Phew…unbelievable what I found in that box. Shirts the child couldn’t find for months; hidden under 15 tu-tus. Why does she need all those tu-tus? *SMH* So, where was I? We love our kids so much, that sometimes it’s frustrating when they don’t see the big picture. If it’s not something they are passionate about, they want nothing to do with it. At least that’s what mine are like. I can’t get so tense though; I need to relax and work with him, but sometimes I need to walk away and regroup. I think the best thing for him right now is probably to work with me. He isn’t working independently very well, lately. I guess I change our schedule up some and do one-on-one studies for a while. This is one of the amazing perks of working from home and homeschooling. If something isn’t working, we change it. Just like my habit of getting overly worked up when I’m frustrated.
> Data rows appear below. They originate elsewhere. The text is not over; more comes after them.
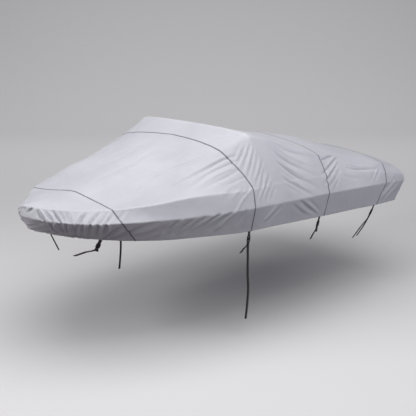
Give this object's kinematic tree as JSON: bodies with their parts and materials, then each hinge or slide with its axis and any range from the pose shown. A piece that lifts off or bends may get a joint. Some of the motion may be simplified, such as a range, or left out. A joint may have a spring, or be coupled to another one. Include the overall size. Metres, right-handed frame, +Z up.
{
  "type": "boat cover",
  "caption": "Trailering cover for a small runabout, draped from bow to transom over a windshield, with a skirt, cross seams and buckled tie-down straps along its hem.",
  "frame": {"origin": "under the cloth's crest over the windshield, on the centreline, where the boat's windshield carries it", "axes": "+X to the bow, +Y to port, +Z up"},
  "size_m": [4.4987, 2.2399, 1.8386],
  "materials": {
    "cover_cloth": "light grey polyester cloth with a matt coating",
    "webbing": "black woven polyester webbing, matt",
    "buckle": "black moulded acetal, fine matt grain"
  },
  "bodies": {
    "root": {"panel_1_stern": "cover_cloth", "panel_2_aft": "cover_cloth", "panel_3_windshield": "cover_cloth", "panel_4_foredeck": "cover_cloth", "panel_5_bow": "cover_cloth", "strap_1_port_buckle": "buckle", "strap_1_port_hem_loop": "webbing", "strap_1_port_webbing": "webbing", "strap_1_starboard_buckle": "buckle", "strap_1_starboard_hem_loop": "webbing", "strap_1_starboard_webbing": "webbing", "strap_2_port_buckle": "buckle", "strap_2_port_hem_loop": "webbing", "strap_2_port_webbing": "webbing", "strap_2_starboard_buckle": "buckle", "strap_2_starboard_hem_loop": "webbing", "strap_2_starboard_webbing": "webbing", "strap_3_port_buckle": "buckle", "strap_3_port_hem_loop": "webbing", "strap_3_port_webbing": "webbing", "strap_3_starboard_buckle": "buckle", "strap_3_starboard_hem_loop": "webbing", "strap_3_starboard_webbing": "webbing", "strap_4_port_buckle": "buckle", "strap_4_port_hem_loop": "webbing", "strap_4_port_webbing": "webbing", "strap_4_starboard_buckle": "buckle", "strap_4_starboard_hem_loop": "webbing", "strap_4_starboard_webbing": "webbing"}
  },
  "joints": []
}
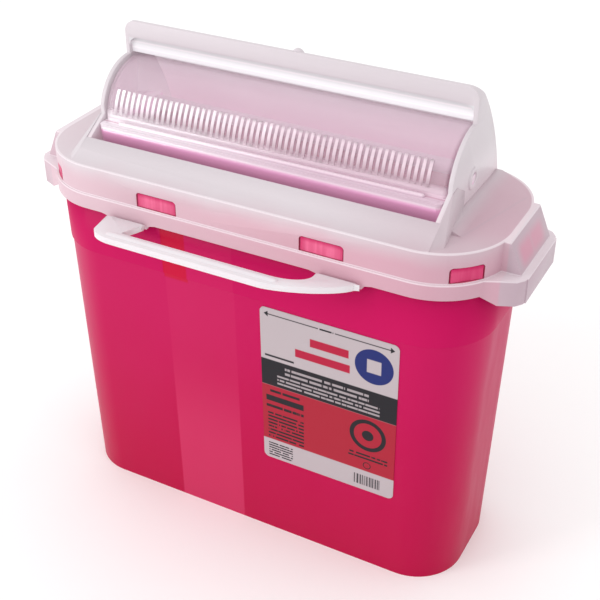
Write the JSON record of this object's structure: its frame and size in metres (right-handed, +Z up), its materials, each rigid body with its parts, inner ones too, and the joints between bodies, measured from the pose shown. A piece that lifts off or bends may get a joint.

I take a deep breathe, regroup, and handle the situation more practically. (Usually, but not always J )

I could have screamed (and believe me I REALLY wanted to), but I calmly set the math work before him, asked him to get the book and review, and I walked away. Oh, before I walked away though, I asked him to rinse his chocolate milk carton that he left on the kitchen table and recycle it. My tone, however, may have not been the sweetest, but that just ticked me off even more. Why leave it there? He knows I get upset over that stuff. (I never said I was perfect.) I ended up going to him and asked if I could help him with his math, and he said he wanted to try first. Well, he JUST brought it to me completed. Like I said, we love our children without measure, and sometimes we get frustrated. But we can get better at how we deal with the frustration. Sometimes it just takes writing a blog about it, so I don’t feel alone.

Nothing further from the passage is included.